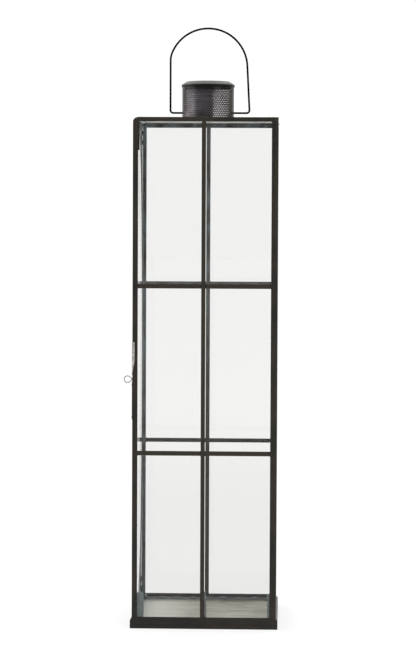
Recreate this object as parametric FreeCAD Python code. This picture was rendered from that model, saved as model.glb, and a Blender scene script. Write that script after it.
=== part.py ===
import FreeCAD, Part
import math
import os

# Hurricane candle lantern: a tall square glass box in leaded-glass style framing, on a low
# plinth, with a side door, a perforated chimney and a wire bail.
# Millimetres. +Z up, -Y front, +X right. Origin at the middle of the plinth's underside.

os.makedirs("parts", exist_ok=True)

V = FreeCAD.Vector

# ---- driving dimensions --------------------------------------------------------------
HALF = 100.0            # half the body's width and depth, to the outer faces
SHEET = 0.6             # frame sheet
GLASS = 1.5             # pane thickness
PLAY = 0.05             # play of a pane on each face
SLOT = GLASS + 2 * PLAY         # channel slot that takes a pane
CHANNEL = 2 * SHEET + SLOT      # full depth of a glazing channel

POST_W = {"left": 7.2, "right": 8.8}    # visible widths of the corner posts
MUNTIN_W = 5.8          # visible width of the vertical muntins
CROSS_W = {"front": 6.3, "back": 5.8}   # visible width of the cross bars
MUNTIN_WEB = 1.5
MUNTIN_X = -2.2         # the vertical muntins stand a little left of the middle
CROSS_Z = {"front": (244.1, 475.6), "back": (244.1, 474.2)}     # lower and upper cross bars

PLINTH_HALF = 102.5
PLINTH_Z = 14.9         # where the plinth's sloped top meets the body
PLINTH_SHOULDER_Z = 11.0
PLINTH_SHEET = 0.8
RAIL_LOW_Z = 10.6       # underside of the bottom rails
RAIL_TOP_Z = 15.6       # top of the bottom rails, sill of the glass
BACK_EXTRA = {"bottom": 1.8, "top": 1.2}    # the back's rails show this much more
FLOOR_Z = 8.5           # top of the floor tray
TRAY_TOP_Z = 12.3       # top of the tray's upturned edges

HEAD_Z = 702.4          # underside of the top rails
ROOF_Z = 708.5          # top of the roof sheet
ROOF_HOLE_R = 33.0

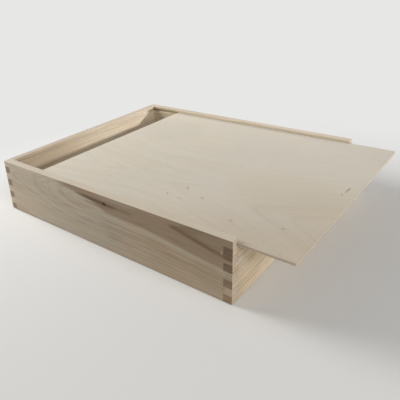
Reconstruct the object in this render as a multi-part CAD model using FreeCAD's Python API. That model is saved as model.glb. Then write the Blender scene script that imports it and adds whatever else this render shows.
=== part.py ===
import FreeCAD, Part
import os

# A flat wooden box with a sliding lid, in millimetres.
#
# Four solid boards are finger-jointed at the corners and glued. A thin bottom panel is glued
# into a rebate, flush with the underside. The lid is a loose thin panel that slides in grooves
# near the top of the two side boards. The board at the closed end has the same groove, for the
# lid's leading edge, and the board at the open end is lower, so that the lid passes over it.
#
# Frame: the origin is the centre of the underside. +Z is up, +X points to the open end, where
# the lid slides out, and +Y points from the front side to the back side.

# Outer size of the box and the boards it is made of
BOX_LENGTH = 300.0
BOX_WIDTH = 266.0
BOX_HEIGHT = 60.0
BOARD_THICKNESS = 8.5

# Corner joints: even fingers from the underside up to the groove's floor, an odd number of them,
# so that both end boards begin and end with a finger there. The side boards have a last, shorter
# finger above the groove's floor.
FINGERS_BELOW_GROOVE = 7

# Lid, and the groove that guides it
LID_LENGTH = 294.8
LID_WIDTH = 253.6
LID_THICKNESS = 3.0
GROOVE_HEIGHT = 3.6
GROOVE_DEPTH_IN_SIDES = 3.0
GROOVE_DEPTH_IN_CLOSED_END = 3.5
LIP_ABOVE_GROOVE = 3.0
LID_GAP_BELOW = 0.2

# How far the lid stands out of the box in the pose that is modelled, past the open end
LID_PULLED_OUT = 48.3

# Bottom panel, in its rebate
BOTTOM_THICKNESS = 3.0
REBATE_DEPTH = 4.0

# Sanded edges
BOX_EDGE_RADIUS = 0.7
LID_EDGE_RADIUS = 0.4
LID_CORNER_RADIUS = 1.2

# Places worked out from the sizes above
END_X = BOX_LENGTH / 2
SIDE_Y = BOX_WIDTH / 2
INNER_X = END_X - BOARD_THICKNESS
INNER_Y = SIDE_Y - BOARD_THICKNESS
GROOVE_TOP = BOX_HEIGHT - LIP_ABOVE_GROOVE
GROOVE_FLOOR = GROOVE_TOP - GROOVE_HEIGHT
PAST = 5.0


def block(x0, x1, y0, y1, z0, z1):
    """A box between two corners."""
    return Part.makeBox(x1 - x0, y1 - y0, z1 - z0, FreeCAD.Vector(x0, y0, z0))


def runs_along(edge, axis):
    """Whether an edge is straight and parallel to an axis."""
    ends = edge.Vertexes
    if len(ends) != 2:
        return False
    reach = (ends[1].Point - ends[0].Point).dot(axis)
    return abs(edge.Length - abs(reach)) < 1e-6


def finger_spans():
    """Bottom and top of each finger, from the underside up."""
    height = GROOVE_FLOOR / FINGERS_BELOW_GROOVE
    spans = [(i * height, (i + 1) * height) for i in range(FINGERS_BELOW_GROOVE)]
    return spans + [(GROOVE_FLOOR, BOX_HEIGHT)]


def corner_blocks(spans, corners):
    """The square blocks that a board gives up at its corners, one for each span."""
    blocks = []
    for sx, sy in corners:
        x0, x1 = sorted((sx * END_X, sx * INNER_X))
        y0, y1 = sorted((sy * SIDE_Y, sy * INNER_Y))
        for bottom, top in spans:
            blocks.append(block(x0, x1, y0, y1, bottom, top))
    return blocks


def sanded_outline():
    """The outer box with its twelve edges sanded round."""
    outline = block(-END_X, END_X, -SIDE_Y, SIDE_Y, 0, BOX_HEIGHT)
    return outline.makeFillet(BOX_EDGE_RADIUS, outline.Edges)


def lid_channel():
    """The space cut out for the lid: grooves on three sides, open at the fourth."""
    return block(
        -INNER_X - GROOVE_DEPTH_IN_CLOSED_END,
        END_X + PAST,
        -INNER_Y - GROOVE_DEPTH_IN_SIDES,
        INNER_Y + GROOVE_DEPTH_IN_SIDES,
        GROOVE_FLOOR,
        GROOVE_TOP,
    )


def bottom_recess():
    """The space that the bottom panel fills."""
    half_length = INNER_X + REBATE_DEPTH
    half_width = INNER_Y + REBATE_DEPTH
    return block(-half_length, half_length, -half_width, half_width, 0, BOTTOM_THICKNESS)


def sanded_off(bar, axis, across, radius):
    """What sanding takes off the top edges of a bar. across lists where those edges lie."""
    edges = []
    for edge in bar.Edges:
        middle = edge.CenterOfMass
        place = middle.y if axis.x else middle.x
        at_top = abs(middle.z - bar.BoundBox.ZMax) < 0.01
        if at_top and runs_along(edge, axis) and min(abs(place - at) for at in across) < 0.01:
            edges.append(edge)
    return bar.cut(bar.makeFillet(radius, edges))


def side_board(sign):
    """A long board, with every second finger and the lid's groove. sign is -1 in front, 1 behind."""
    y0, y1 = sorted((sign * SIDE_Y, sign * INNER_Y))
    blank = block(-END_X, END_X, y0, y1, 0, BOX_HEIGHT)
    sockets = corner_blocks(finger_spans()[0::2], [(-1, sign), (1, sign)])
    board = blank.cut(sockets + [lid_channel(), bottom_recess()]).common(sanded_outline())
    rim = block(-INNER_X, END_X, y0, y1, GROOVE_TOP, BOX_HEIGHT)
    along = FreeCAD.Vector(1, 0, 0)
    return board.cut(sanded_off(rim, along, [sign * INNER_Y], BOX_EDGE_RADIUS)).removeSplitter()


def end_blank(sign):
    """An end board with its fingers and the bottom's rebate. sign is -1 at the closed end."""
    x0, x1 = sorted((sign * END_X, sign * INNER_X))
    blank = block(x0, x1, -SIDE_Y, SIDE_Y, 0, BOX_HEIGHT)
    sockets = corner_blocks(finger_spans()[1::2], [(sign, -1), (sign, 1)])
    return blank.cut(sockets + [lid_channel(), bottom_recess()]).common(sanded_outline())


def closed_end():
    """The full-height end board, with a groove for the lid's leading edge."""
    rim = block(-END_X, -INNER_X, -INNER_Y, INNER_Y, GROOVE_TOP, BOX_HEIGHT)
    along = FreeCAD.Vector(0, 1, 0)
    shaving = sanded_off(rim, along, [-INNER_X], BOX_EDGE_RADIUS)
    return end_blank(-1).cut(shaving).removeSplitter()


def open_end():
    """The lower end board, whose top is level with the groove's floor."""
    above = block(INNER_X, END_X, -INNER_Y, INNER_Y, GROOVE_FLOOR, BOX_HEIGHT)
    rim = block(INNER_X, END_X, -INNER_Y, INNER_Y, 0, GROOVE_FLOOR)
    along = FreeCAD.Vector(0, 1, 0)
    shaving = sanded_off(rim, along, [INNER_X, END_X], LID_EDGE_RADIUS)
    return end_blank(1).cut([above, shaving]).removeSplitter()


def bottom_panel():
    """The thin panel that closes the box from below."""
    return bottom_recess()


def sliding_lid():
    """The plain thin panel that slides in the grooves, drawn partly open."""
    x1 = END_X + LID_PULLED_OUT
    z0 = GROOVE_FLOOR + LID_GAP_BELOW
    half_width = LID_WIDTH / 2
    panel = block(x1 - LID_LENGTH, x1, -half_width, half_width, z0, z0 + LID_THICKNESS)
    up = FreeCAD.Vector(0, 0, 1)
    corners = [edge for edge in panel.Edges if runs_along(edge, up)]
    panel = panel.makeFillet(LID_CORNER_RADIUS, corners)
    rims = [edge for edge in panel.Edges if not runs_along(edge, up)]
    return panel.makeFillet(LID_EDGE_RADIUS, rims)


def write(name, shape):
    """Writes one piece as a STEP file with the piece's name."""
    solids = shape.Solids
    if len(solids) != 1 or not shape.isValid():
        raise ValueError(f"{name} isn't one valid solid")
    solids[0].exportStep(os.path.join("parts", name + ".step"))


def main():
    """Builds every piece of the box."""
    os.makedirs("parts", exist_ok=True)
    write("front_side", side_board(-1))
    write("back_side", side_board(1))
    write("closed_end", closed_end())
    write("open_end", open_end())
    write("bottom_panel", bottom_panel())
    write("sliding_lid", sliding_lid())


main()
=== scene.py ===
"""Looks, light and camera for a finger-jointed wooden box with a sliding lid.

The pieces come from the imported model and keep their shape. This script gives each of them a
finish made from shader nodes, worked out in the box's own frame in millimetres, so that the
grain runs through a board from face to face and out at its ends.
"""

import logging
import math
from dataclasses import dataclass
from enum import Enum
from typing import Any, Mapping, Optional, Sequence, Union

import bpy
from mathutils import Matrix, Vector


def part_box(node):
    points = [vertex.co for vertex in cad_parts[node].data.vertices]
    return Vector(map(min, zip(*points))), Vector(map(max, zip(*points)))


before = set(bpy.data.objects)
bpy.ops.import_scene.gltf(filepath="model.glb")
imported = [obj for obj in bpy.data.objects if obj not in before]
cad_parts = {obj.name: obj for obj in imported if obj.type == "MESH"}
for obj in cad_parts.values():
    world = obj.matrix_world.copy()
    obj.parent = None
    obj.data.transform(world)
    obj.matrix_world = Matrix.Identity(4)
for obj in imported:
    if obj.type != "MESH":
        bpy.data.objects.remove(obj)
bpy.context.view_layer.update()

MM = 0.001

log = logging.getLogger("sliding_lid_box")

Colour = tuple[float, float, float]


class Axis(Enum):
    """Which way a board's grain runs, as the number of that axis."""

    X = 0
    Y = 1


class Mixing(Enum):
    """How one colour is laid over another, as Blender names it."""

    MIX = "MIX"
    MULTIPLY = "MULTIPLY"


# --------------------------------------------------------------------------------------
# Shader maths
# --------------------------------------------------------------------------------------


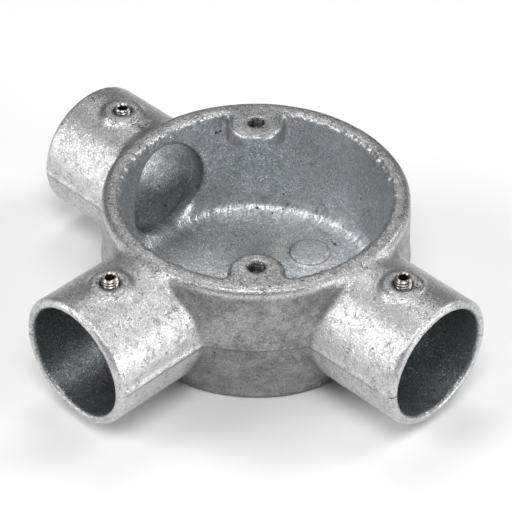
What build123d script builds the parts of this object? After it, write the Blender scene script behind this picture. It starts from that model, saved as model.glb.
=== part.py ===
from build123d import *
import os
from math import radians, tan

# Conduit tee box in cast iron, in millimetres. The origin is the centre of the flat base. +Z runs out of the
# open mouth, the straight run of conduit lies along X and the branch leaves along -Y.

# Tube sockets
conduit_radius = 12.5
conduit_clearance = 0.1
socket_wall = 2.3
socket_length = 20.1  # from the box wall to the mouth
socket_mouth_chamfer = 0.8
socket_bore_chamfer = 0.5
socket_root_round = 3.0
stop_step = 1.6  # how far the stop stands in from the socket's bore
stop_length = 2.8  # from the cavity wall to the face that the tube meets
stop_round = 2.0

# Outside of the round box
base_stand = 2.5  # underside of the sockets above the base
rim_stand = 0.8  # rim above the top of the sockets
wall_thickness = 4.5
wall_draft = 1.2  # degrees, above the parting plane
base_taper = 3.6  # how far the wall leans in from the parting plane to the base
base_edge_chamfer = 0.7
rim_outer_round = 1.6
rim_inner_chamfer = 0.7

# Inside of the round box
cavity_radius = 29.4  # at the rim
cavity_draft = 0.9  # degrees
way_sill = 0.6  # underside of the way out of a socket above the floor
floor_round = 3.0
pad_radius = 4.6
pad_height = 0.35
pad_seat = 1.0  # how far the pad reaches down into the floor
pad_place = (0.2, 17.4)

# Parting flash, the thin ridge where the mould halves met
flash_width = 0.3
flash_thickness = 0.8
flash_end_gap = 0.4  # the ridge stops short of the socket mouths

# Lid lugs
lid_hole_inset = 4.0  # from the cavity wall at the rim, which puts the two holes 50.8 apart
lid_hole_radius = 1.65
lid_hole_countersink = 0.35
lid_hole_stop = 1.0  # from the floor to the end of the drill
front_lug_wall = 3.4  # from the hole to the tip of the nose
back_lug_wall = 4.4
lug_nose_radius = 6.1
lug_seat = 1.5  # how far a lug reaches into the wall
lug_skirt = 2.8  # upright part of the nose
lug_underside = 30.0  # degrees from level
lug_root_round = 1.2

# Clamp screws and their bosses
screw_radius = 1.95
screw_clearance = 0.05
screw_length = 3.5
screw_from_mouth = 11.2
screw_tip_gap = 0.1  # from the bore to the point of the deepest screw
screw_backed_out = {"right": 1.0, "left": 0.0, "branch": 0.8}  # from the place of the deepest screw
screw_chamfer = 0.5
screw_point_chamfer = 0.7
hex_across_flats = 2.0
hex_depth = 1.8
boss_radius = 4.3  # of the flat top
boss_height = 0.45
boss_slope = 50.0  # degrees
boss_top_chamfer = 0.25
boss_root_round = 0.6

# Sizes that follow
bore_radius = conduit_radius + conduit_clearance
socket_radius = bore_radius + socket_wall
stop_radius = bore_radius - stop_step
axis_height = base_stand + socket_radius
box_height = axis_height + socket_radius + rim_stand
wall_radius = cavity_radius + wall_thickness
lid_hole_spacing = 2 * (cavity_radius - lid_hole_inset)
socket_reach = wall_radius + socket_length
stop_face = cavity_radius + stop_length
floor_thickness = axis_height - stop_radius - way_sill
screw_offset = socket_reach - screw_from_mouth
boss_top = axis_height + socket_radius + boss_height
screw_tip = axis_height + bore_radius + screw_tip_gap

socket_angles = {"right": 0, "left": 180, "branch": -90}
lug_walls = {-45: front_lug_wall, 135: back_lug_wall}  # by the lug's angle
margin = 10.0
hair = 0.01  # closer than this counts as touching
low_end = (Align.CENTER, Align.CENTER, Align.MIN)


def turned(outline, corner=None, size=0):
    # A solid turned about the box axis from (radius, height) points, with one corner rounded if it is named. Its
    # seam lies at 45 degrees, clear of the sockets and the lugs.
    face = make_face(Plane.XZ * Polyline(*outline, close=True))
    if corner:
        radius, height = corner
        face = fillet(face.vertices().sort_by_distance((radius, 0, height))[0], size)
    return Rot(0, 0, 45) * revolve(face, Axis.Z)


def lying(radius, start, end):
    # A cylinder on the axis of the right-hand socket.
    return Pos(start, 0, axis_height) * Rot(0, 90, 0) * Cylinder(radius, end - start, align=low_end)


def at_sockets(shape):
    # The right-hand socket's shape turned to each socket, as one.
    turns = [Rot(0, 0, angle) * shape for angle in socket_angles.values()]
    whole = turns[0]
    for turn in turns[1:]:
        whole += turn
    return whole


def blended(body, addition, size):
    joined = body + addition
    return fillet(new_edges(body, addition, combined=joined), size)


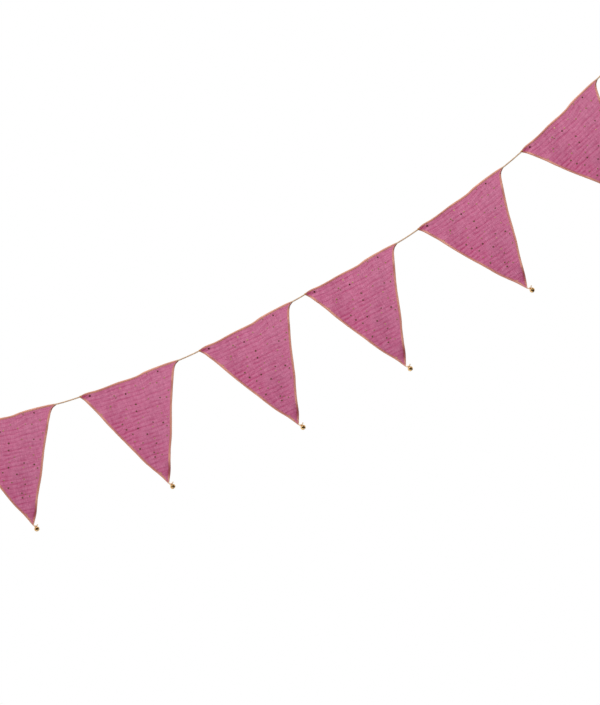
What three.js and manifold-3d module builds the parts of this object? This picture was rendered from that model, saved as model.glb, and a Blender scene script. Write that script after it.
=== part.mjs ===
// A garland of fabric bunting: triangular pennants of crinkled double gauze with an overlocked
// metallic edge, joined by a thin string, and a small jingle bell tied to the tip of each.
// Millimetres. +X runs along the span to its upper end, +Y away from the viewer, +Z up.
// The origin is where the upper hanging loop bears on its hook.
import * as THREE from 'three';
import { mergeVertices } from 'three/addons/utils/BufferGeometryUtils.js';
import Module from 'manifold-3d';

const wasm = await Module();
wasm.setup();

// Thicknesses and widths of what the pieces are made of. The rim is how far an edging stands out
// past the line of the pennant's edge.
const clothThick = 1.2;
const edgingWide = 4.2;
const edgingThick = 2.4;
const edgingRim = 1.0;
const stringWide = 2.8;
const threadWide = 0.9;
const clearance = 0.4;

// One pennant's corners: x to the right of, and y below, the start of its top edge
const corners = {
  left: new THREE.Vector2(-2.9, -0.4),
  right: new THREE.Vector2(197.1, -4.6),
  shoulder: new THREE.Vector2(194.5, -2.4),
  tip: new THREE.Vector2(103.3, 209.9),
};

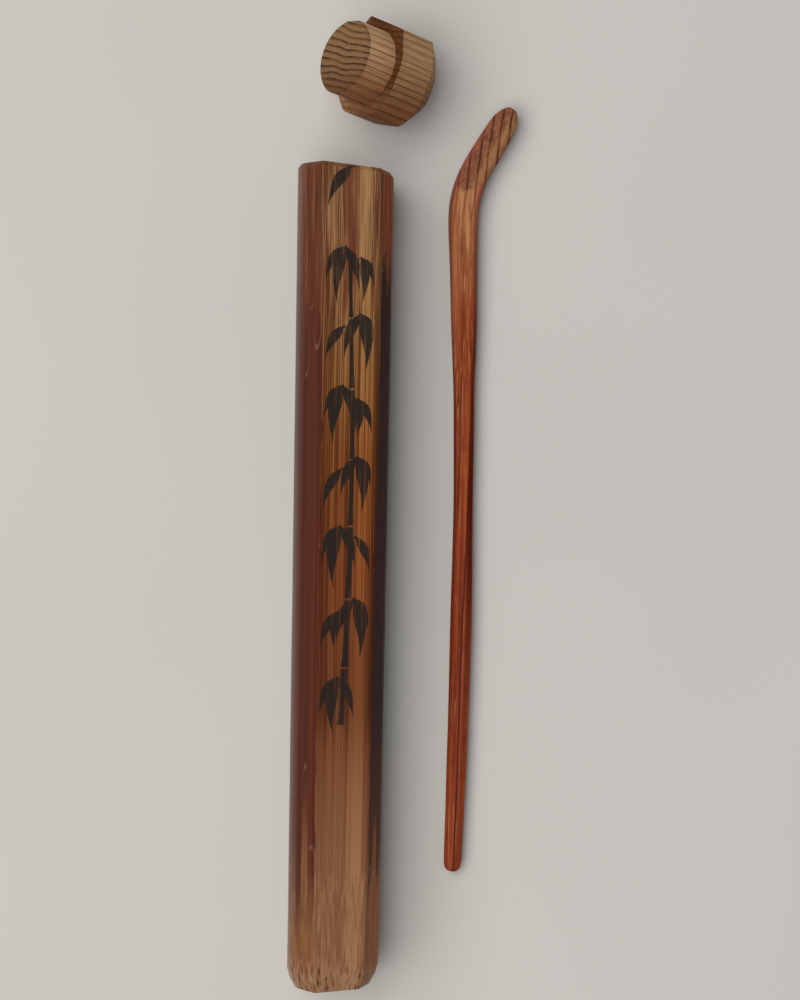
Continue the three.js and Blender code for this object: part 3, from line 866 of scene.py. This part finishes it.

◆ ◆ ◆ ◆ ◆

#### What you will do
Extract, word for word, the line containing "return bottom_recess()", the line containing "obj.data.transform(world)", and every line between them.

#### Result below
    return bottom_recess()


def sliding_lid():
    """The plain thin panel that slides in the grooves, drawn partly open."""
    x1 = END_X + LID_PULLED_OUT
    z0 = GROOVE_FLOOR + LID_GAP_BELOW
    half_width = LID_WIDTH / 2
    panel = block(x1 - LID_LENGTH, x1, -half_width, half_width, z0, z0 + LID_THICKNESS)
    up = FreeCAD.Vector(0, 0, 1)
    corners = [edge for edge in panel.Edges if runs_along(edge, up)]
    panel = panel.makeFillet(LID_CORNER_RADIUS, corners)
    rims = [edge for edge in panel.Edges if not runs_along(edge, up)]
    return panel.makeFillet(LID_EDGE_RADIUS, rims)


def write(name, shape):
    """Writes one piece as a STEP file with the piece's name."""
    solids = shape.Solids
    if len(solids) != 1 or not shape.isValid():
        raise ValueError(f"{name} isn't one valid solid")
    solids[0].exportStep(os.path.join("parts", name + ".step"))


def main():
    """Builds every piece of the box."""
    os.makedirs("parts", exist_ok=True)
    write("front_side", side_board(-1))
    write("back_side", side_board(1))
    write("closed_end", closed_end())
    write("open_end", open_end())
    write("bottom_panel", bottom_panel())
    write("sliding_lid", sliding_lid())


main()
=== scene.py ===
"""Looks, light and camera for a finger-jointed wooden box with a sliding lid.

The pieces come from the imported model and keep their shape. This script gives each of them a
finish made from shader nodes, worked out in the box's own frame in millimetres, so that the
grain runs through a board from face to face and out at its ends.
"""

import logging
import math
from dataclasses import dataclass
from enum import Enum
from typing import Any, Mapping, Optional, Sequence, Union

import bpy
from mathutils import Matrix, Vector


def part_box(node):
    points = [vertex.co for vertex in cad_parts[node].data.vertices]
    return Vector(map(min, zip(*points))), Vector(map(max, zip(*points)))


before = set(bpy.data.objects)
bpy.ops.import_scene.gltf(filepath="model.glb")
imported = [obj for obj in bpy.data.objects if obj not in before]
cad_parts = {obj.name: obj for obj in imported if obj.type == "MESH"}
for obj in cad_parts.values():
    world = obj.matrix_world.copy()
    obj.parent = None
    obj.data.transform(world)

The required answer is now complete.